I am not, however, a huge fan of the Montessori equipment. It seems too fussy somehow. Now an article in Scientific American has given shape to my doubts. Judy DeLoache, a specialist in early cognitive development at the University of Virginia, writes about how children develop symbolic thinking. In her research, she's found that children learn to think symbolically over several years and that they make many errors during that development. Thinking symbolically requires understanding dual reprentation: seeing an object "both as itself and as depicting something else."

DeLoache discusses the educational ramifications:

Using blocks designed to help teach math to young children, we taught six- and seven-year-olds to do subtraction problems that require borrowing (a form of problem that often gives young children difficulty). We taught a comparison group to do the same but using pencil and paper. Both groups learned to solve the problems equally well--but the group using the blocks took three times as long to do so. A girl who used the blocks offered us some advice after the study: "Have you ever thought of teaching kids to do these with paper and pencil? It's a lot easier."
At the primary level (preschool through kindergarten, roughly ages 3 to 6), math manipulatives are used with great enthusiasm in Montessori classrooms. In elementary (ages 7 to 12) Montessori, manipulatives are used less often while paper and pencil work increases.

Here's a couple examples of disconnects I've seen between the materials and the math they represent:

Example 1. The binomial cube. This cube is intended to represent the equation (a+b)^3. My husband and I were introduced to it at parents' night last year at the elementary school. The linkage between the wooden cube and the algebraic equation is a huge leap, one the elementary teacher wasn't prepared to take. To me, it was much more complicated to understand the algebra with the manipulative than with written mathematical symbols. [If you're interested, here's an explanation of the binomial cube.]

Example 2. Square root with a peg board. Henry and I did a square root together using a board and pegs one day at school. While I understood immediately how to physically manipulate the material, the connection between the material and the math behind it was not easy for me to grasp. This may be because I have spent my entire mathematical education using symbols and not using manipulatives, other than a stint at age three with the Montessori chains for skip-counting. But I wonder how many kids quickly learn to manipulate the materials but don't make any sort of leap to the math behind it.

Disclaimer. I'm no expert! Just reporting on what I've seen of math manipulatives in Montessori. I'm also not arguing for doing pencil-and-paper work in preschool. The kids have fun with the Montessori materials. I'm skeptical about how much they really prepare them to do symbolic math but I'm in favor of the approach as a whole.

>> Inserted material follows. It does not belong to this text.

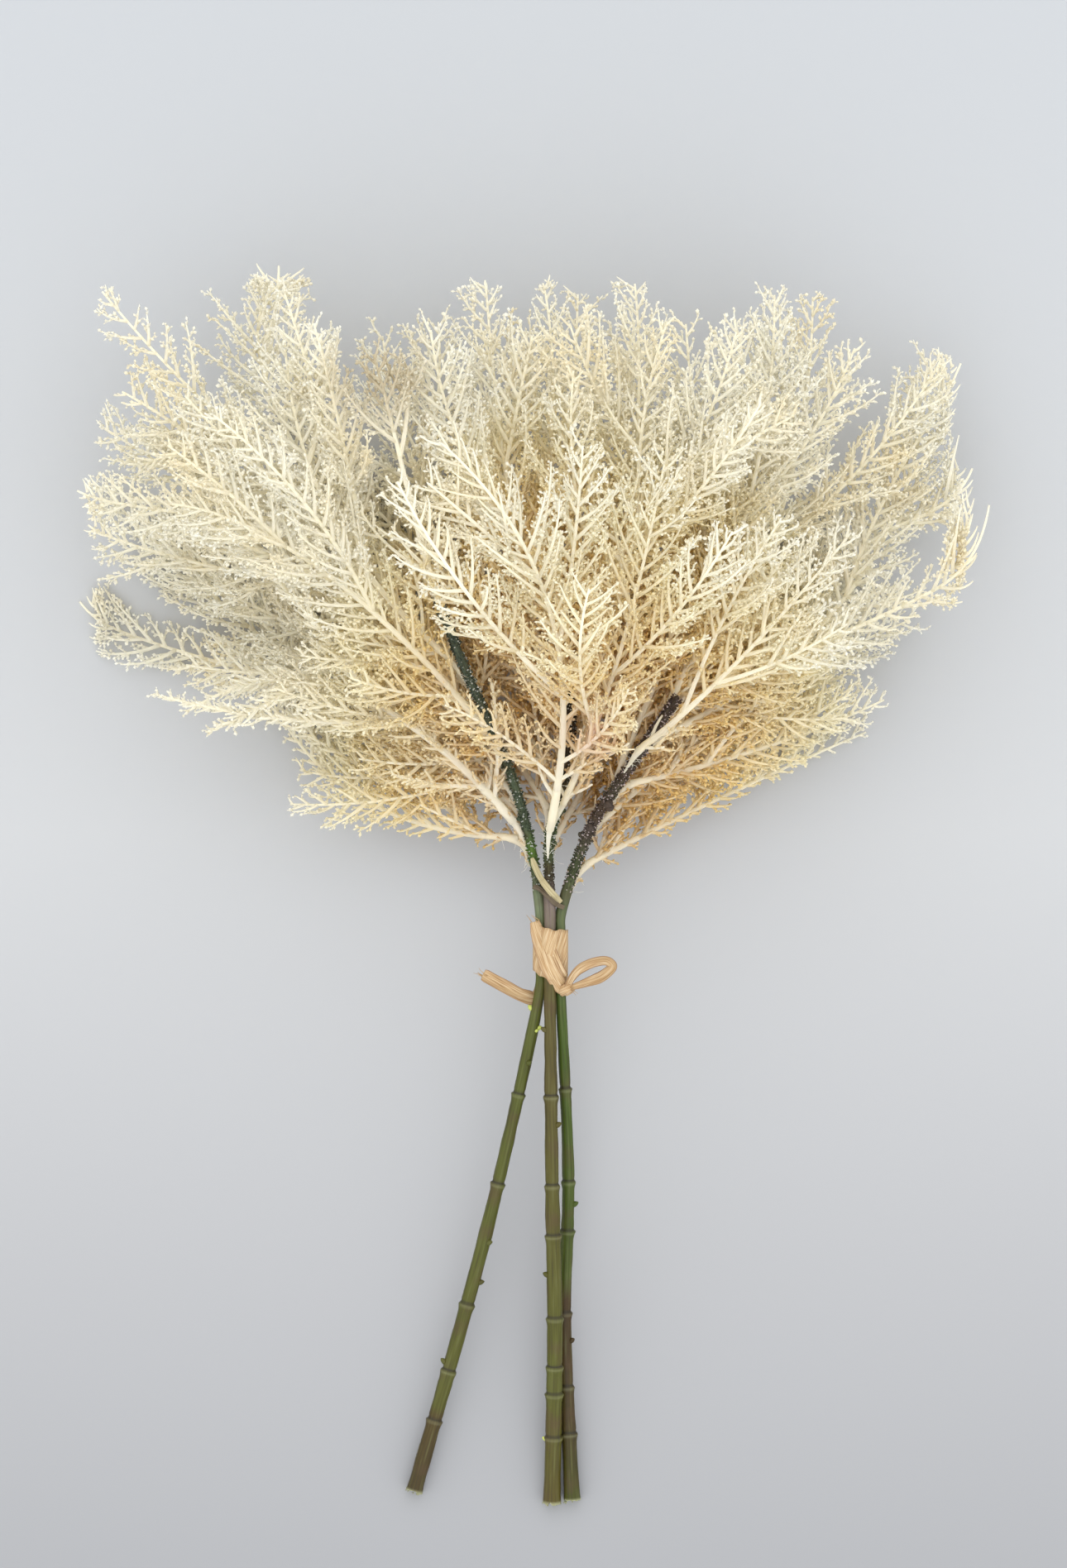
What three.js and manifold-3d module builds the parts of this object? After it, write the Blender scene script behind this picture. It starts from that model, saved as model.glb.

Wednesday, August 17, 2005

Ending, Beginning, Spiraling

by Anne Zelenka
Ending: our dedicated and hard-working Thai au pair, Rose, will complete her two-year stint with us in September. I'm ready to move forward, given my last child has mostly passed through toddlerhood and is ready to become a preschooler. I'm terrible at babies and toddlers, but okay (I think) with preschoolers and older.

Best wishes to you, Rose; I hope you get everything you want and deserve.

Beginning: Another school year on Maui, this time with all three kids at the same Montessori school that I love so well.

Ending: I quit the online master's program I was pursuing in health education. It was pretty interesting but I've closed the door on doing anything in the health arena or on moving on to doctoral training. I had thought of nursing (was even about to begin a second-degree nursing program before we relocated to Maui). Then I thought about health education and behavior. That made me consider a Ph.D. in psychology or health economics or education, but finally, the blogosphere as well as my sister's own experiences making an academic career suggested to me that the payoff from a Ph.D. would not compensate for the investment required.

Spiraling: Back to software--I've decided that I'll refresh my technical skills and return to my first career in software development. There are jobs in software development in virtually every city we'd like to live in and I want to set an example for my girls of how a woman can succeed doing technical work.

Beginning: Blogging again, after a little hiatus.

Ending: Chocolate and Peanut Butter? Is it going to be just Chocolate or just Peanut Butter for now? I know that chocolate isn't the same without peanut butter and peanut butter is nothing on its own. However, I've not been motivated to blog lately and neither has Marjorie. But I'm not going to call an end to it yet. I'll just post less frequently and see what happens. It's been a great way to keep up with friends and family.

Spiraling: Maybe back to the Barely Attentive Mother, my first blog? I'm not going to have built-in childcare anymore so when the kids aren't in school I'll be seriously inattentive, as I polish my technical skills with some online programming skills. Plus, a summer without Buddhism has left me wanting, wanting, wanting instead of being, being, being.

Spiraling: My thighs, in yoga class, in less than twenty minutes. Aloha!

UPDATE 10:40 am. Woops. Yoga class starts at 11 am, not 10:45 am. So I can fit in one more very important spiraling.

Spiraling: Double-digit anniversary celebration at a fancy inn, this Saturday night. This time, for our eleventh, we're going to the Hotel Hana Maui. Last year, for our tenth, we went to the Inn at Little Washington in Washington, Virginia. How great to be able to take an island vacation without even hopping a plane!